Quantifying the effects of tidal amplitude on river delta network flow partitioning

Wednesday, 17 December 2014
Matthew R Hiatt, Alicia Sendrowski and Paola Passalacqua, University of Texas at Austin, Austin, TX, United States
Deltas are generally classified as river-, tide-, or wave-dominated systems, but the influences of all environmental forces cannot be ignored when fully addressing the dynamics of the system. For example, in river-dominated deltas, river flow from the feeder channel acts as the primary driver of dynamics within the system by delivering water, sediment, and nutrients through the distributary channels, but tides and waves may affect their allocation within the network. There has been work on the asymmetry of environmental fluxes at bifurcations, but relatively few studies exist on the water partitioning at the network scale. Understanding the network and environmental effects on the flux of water, sediment, and nutrients would benefit delta restoration projects and management practices.
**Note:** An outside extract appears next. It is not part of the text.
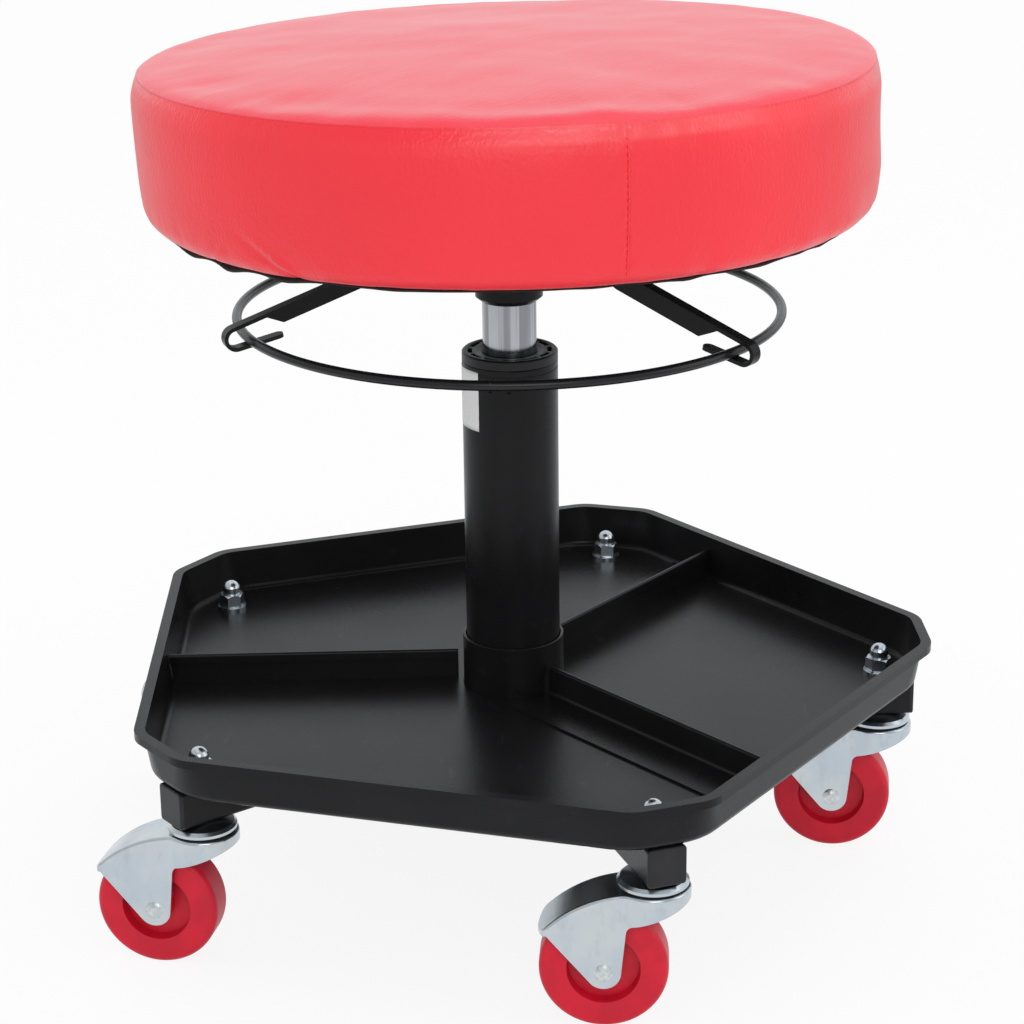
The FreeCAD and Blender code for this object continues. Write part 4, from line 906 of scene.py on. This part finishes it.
# Weld beads where the legs meet the hub, and round the socket tube under the seat, in mm

welds = {"legBead": 1.5, "socketBead": 1.6, "ripple": 0.28, "sides": 7, "hubRadius": 27.0, "legHalf": 10.0,
         "legFoot": 82.0, "legStep": 1.35, "socketRadius": 17.8, "socketHeight": 333.9}


def beadAlong(points, faces, path, size, phase):  # a rippled bead along a path of (place, outward, rise)
    base, sides = len(points), welds["sides"]
    for step, (place, outward, rise) in enumerate(path):
        ends = min(step, len(path) - 1 - step)
        swell = size * (0.45 + 0.55 * min(1.0, ends / 2)) * (1 + welds["ripple"] * math.sin(step * 1.9 + phase))
        for side in range(sides):
            turn = 2 * math.pi * side / sides
            points.append(tuple((place + outward * (swell * math.cos(turn)) + rise * (swell * math.sin(turn))) * mm))
    for step in range(len(path) - 1):
        for side in range(sides):
            n = (side + 1) % sides
            a, b = base + step * sides, base + (step + 1) * sides
            faces.append((a + side, b + side, b + n, a + n))
    faces.append(tuple(base + side for side in range(sides)))
    faces.append(tuple(base + (len(path) - 1) * sides + side for side in reversed(range(sides))))


def makeLegWelds():
    points, faces = [], []
    for k in range(5):
        middle = math.radians(72 * k)
        for side in (-1, 1):
            path = []
            corner = middle + side * (math.asin(welds["legHalf"] / welds["hubRadius"]) + 0.03)
            outward = Vector((math.cos(corner), math.sin(corner), 0))
            for step in range(13):
                height = welds["legFoot"] + step * welds["legStep"]
                place = outward * (welds["hubRadius"] + 0.1) + Vector((0, 0, height))
                path.append((place, outward, outward.cross(Vector((0, 0, 1)))))
            beadAlong(points, faces, path, welds["legBead"], k + side)
    return meshPiece("legWelds", points, faces, finishes["black_paint"], "base")


def makeSocketWeld():
    points, faces = [], []
    path = []
    for step in range(73):
        angle = 2 * math.pi * step / 72
        outward = Vector((math.cos(angle), math.sin(angle), 0))
        place = outward * welds["socketRadius"] + Vector((0, 0, welds["socketHeight"]))
        path.append((place, outward, Vector((0, 0, 1))))
    beadAlong(points, faces, path, welds["socketBead"], 2)
    return meshPiece("socketWeld", points, faces, finishes["black_paint"], "seat")


makeLegWelds()
makeSocketWeld()
print("welds laid")


# Camera, floor and light

camera = {"place": (-0.0314, -1.3568, 0.6754), "heading": 88.67, "down": 19.41, "roll": -0.72, "lens": 95.52,
          "sensor": 36.0}
studio = {"floorColour": (0.95, 0.95, 0.95), "floorReach": 7, "floorGlow": 0.88, "worldStrength": 0.88,
          "frontGlow": 0.62, "mirrorTint": (0.955, 0.982, 1.0), "mirrorDim": 0.5, "floorFading": (0.5, 1.5)}
softboxes = {  # place, aim, width, height, power
    "topBox": ((0.0, -0.1, 1.9), (0, 0, 0.3), 1.8, 1.4, 3.0),
    "leftBox": ((-1.7, -0.5, 0.9), (0, 0, 0.25), 0.9, 1.5, 0.5),
    "rightBox": ((1.7, -0.4, 0.9), (0, 0, 0.25), 0.9, 1.5, 3.4),
    "frontBox": ((0.2, -2.2, 1.3), (0, 0, 0.25), 1.4, 0.9, 9.0)}


def placeCamera():
    lens = bpy.data.cameras.new("photoView")
    lens.lens, lens.sensor_width = camera["lens"], camera["sensor"]
    holder = bpy.data.objects.new("photoView", lens)
    bpy.context.scene.collection.objects.link(holder)
    turn = (Matrix.Rotation(math.radians(camera["heading"] - 90), 4, "Z")
            @ Matrix.Rotation(math.radians(90 - camera["down"]), 4, "X")
            @ Matrix.Rotation(math.radians(camera["roll"]), 4, "Z"))
    holder.matrix_world = Matrix.Translation(camera["place"]) @ turn
    bpy.context.scene.camera = holder


def makeFloor():
    reach = studio["floorReach"]
    points = [(-reach, -reach, 0), (reach, -reach, 0), (reach, reach, 0), (-reach, reach, 0)]
    mesh = bpy.data.meshes.new("studioFloor")
    mesh.from_pydata(points, [], [(0, 1, 2, 3)])
    floor = bpy.data.objects.new("studioFloor", mesh)
    bpy.context.scene.collection.objects.link(floor)
    finish = Finish("paleFloor", studio["floorColour"], 0.7)
    seen, mirrored, through = finish.rays("Is Camera Ray", "Is Glossy Ray", "Is Transmission Ray")
    x, y, z = finish.axes(finish.spot)
    far = ((x * x + y * y) ** 0.5).between(*studio["floorFading"])
    white = finish.mixed(mirrored, (1.0, 1.0, 1.0), studio["mirrorTint"])
    dim = tinted(studio["mirrorTint"], studio["mirrorDim"])
    glow = finish.node("Emission", inputs={"Color": finish.mixed(mirrored * far, white, dim), "Strength": 1.0})
    direct = seen.step("MAXIMUM", seen, mirrored.step("MAXIMUM", mirrored, through))
    blend = finish.node("MixShader", inputs={0: direct * studio["floorGlow"]})
    mixer = blend.socket.node
    finish.tree.links.new(finish.shader.outputs[0], mixer.inputs[1])
    finish.tree.links.new(glow.socket, mixer.inputs[2])
    finish.tree.links.new(blend.socket, finish.tree.nodes["Material Output"].inputs["Surface"])
    mesh.materials.append(finish.material)


def makeWorld():  # white where it is seen, and to a mirror dimmer on the camera's side of the studio
    world = bpy.data.worlds.new("studioAir")
    bpy.context.scene.world = world
    air = Shading(world)
    seen, mirrored, through = air.rays("Is Camera Ray", "Is Glossy Ray", "Is Transmission Ray")
    across, away, up = air.axes(air.node("TexCoord", output="Generated"))
    inMirror = studio["frontGlow"] + (away + 0.25 * across).between(-0.2, 0.7) * (1 - studio["frontGlow"])
    plain = studio["worldStrength"] + mirrored * (inMirror - studio["worldStrength"])
    direct = seen.step("MAXIMUM", seen, through)
    background = air.tree.nodes["Background"]
    air.put(background.inputs["Color"], air.mixed(mirrored, (1.0, 1.0, 1.0), studio["mirrorTint"]))
    air.put(background.inputs["Strength"], plain + direct * (1 - plain))


def softbox(name, place, target, wide, high, power):
    lamp = bpy.data.lights.new(name, "AREA")
    lamp.shape, lamp.size, lamp.size_y, lamp.energy = "RECTANGLE", wide, high, power
    holder = bpy.data.objects.new(name, lamp)
    bpy.context.scene.collection.objects.link(holder)
    holder.location = place
    holder.rotation_euler = (Vector(target) - Vector(place)).to_track_quat("-Z", "Y").to_euler()


placeCamera()
makeFloor()
makeWorld()
for lampName, lampValues in softboxes.items():
    softbox(lampName, *lampValues)
bpy.context.scene.view_settings.view_transform = "Standard"
print("studio lit")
In this study, we investigate the allocation of water flow among the five major distributary channels at Wax Lake Delta (WLD), a micro-tidal river-dominated delta in coastal Louisiana, and the effects of tidal amplitude on distributary channel discharges. We collect and compare discharge results from acoustic Doppler current profiler (ADCP) velocity transects between spring and neap tide and between falling and rising tide. The results show that discharges increased from spring to neap tide and from rising to falling tide. We investigate the spatial gradients of tidal influence within the network and validate hydraulic geometry relations for tidally influenced channels. Our results give insight into the control of network structure on flow partitioning and show the degree of tidal influence on channel flow in the river-dominated WLD.